"Magic mushrooms" will be banned in the Netherlands from next week after a court ruling Friday, in the latest sign of a hardening stance on recreational drug use by the traditionally liberal Dutch.
The ban will be in place from Monday after the district court in The Hague rejected a petition by a body representing vendors of the hallucinogenic fungi to halt a health ministry ban on their cultivation and sale.
The ruling comes days after authorities ordered dozens of Amsterdam's famous cannabis-selling coffee shops to close and two other municipalities announced they would close down all their cannabis cafes from February.
"This is bad news for us," Paul van Oyen, a spokesman for the vendors' association VLOS told AFP after the verdict. "We are highly disappointed."

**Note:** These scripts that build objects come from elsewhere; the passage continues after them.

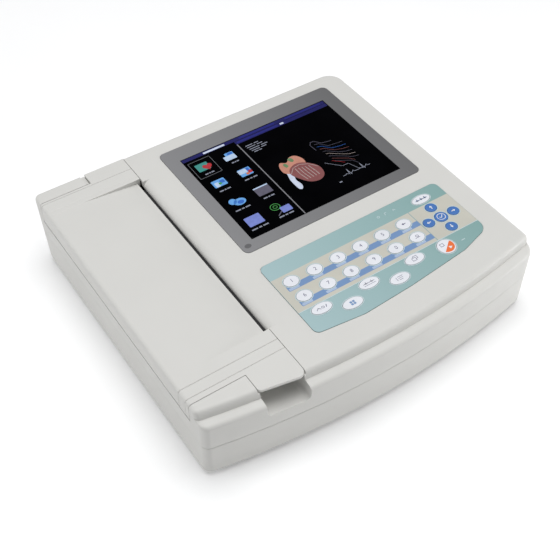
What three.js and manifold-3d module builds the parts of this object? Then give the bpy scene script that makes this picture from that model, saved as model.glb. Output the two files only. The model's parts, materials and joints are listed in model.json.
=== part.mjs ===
// Twelve-lead ECG machine: a flat desktop case with a recessed colour display, a membrane keypad and
// a roll-paper thermal printer under a side-hinged door.
// Millimetres, +Z up, +X right, -Y towards the user, origin on the desk under the middle of the case.
import * as THREE from "three";
import { mergeVertices } from "three/addons/utils/BufferGeometryUtils.js";
import Module from "manifold-3d";

const wasm = await Module();
wasm.setup();

// ---- driving dimensions ---------------------------------------------------------------------
const GAP = 0.3;                      // running and assembly gap between neighbouring pieces
const WALL = 2.5;
const CASE = { left: -176, right: 176, back: 163, front: -165, bottom: 4, parting: 41, deck: 80 };
const FRONT_ARC = { apexX: 7, twoR: 1768 };       // the front wall bulges towards the user
const STEP = { apexX: 20, y: -151.5, ledge: 70.5 };  // the deck ends behind a ledge along the front
const DECK_THICK = 3;
const FLOOR = 3;

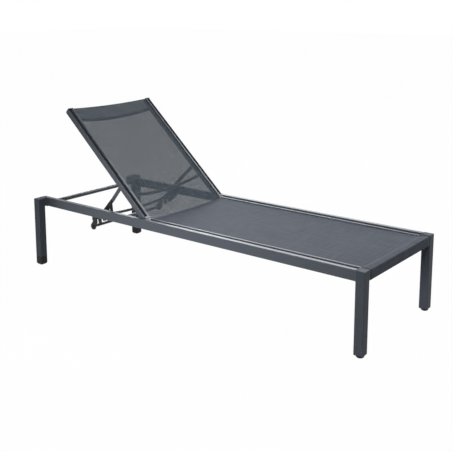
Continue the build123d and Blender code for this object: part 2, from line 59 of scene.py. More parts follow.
# ---- places taken from the frame ------------------------------------------------------

HINGE = Vector(frame["joints"][0]["pos_m"])
TRACK_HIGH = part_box("seat_track_left")[1]
BAR_LOW, BAR_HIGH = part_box("front_crossbar")

# the backrest's own directions at rest: up its tracks, and out of the side that is lain on
LEAN = math.radians(42.25)
UP = Vector((-math.cos(LEAN), 0.0, math.sin(LEAN)))
OUT = Vector((math.sin(LEAN), 0.0, math.cos(LEAN)))

# ---- the slings' places, in metres ----------------------------------------------------

LIP_OVER_HINGE = 0.016  # the tracks' lips stand this far out from the hinge's axis
SLOT_DROP = 0.0055  # the middle of a track's slot, below its lip
LIP_INNER = 0.262  # half the clear width between the lips
LIP_MARGIN = 0.0004  # a row of the cloth has a point this far inside each lip
CLOTH_REACH = 0.0028  # how far the cloth goes into the slot, up to its bead rod
CLOTH_HELD = LIP_INNER + CLOTH_REACH  # half the width of the cloth where the slots hold it
FOLD_SHARE = 1.15  # from one layer of a fold to the next, in thicknesses of the cloth

SEAT_REAR = -0.2125  # the seat's rear edge, just clear of the turning backrest
SEAT_STEPS = 72
RISE_START = 0.004  # the seat's cloth leaves its slots this far from the tracks' foot end
RISE_STEPS = 8
TIGHT_START = 0.30  # the sag starts to fade this far from the tracks' foot end
TIGHT_LENGTH = 0.28  # and is gone over this length
WAVER_SHARE = 0.10  # the sag comes and goes by this share along the seat
WAVER_TURN = 3.1  # radians of that wave in a metre
WRAP_GAP = 0.0004  # clear space between the front crossbar and the cloth round it
WRAP_CORNER = 0.0025  # rounding of the front crossbar's edges
RISE_HALF_WIDTH = 0.271  # half the width that the cloth reaches on its way up the crossbar
WRAP_HALF_WIDTH = RISE_HALF_WIDTH - 0.002  # and round the crossbar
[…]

The district court dismissed the VLOS's petition for an urgent interdict against the ban as groundless and unfair.
The ban, introduced by Health Minister Ab Klink and already passed by lawmakers, will now come into force on December 1.

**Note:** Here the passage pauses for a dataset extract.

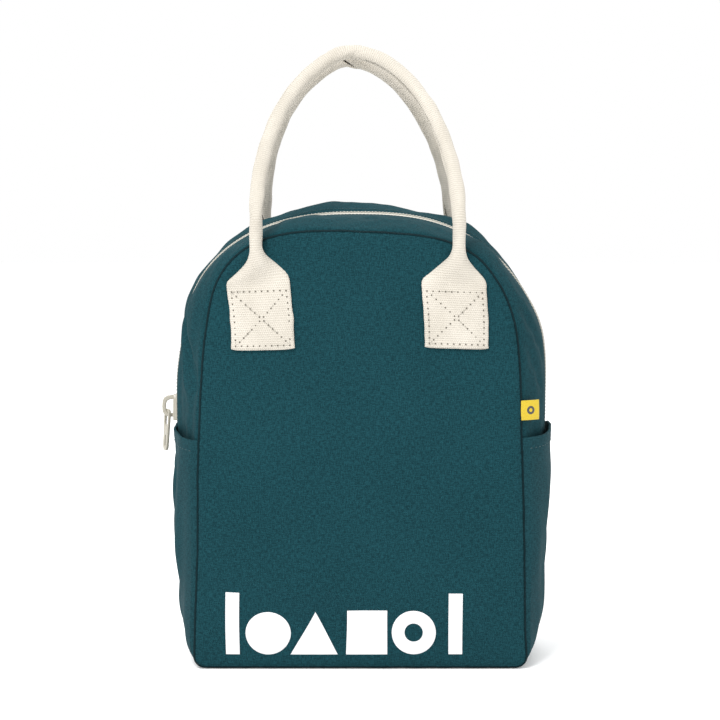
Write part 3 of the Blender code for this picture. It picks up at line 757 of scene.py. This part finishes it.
def make_strip(word, side, body, nodes):
    """Gusset strip with a folded edge by the zip and its other edge turned into the seam."""
    mid, seam = arch_paths(330, STRIP_LOW_Z)
    fold = [(10.5, 1.35), (8.0, 1.35), (7.1, 1.2), (6.65, 0.85), (6.6, 0.45), (6.95, 0.12), (7.6, 0.0)]
    open_rows = [(y, 0.0) for y in np.linspace(8.6, 47.0, 34)]
    turned = [(47.8, 0.2), (48.5, 0.8), (49.0, 1.8), (49.3, 3.2), (49.5, 5.0)]
    profile = [(side * y, depth) for y, depth in fold + open_rows + turned]
    grid = skin(mid, seam, profile, lift=strip_lift)
    dive = np.zeros(grid.shape[1])
    dive[:4] = dive[-4:][::-1] = (1.6, 1.0, 0.5, 0.15)
    grid = slack(grid - at_depth(outward(mid), 0.0)[None] * dive[None, :, None])
    thing = add_mesh(f"{word}_gusset_cloth", grid, grid_faces(*grid.shape[:2]), LOOKS["gusset"],
                     surface_uv(grid), recalc=False)
    if side > 0:
        thing.data.flip_normals()
    place(thing, "canvas", body, nodes)
    run = arch_paths(190)
    stitched = slack(skin(*run, [(side * 9.4, 0.0)], lift=strip_lift))[0]
    normal = at_depth(outward(run[0]), 0.0)
    threads = scatter(f"{word}_zip_stitching", unit_bead(), stitched, np.gradient(stitched, axis=0), normal,
                      (2.1, 0.55, 0.5), LOOKS["teal_thread"], shift=0.08)
    place(threads, "canvas", body)


def cloth_shell(name, mid, seam, rows, material, climb=None, lift=None):
    """Closed sheet over the skin, with (y, depth) rows for its outer face."""
    outer, inner = (slack(skin(mid, seam, [(y, depth + extra) for y, depth in rows], climb, lift))
                    for extra in (0.0, LINING_THICK))
    return shell(name, outer, inner, surface_uv(outer), material)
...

The legislation forbids both the cultivation and sale of fresh hallucinogenic mushrooms, which grow naturally in the wild in several areas.
A total of 186 species of "shrooms" or "paddos" will become illegal from Monday, with more expected to follow later. The dried variety has been illegal in the country for several years.
Klink believes consumption of the fungi, sold in the Netherlands in so-called smart shops, "can lead to unpredictable and risky behaviour".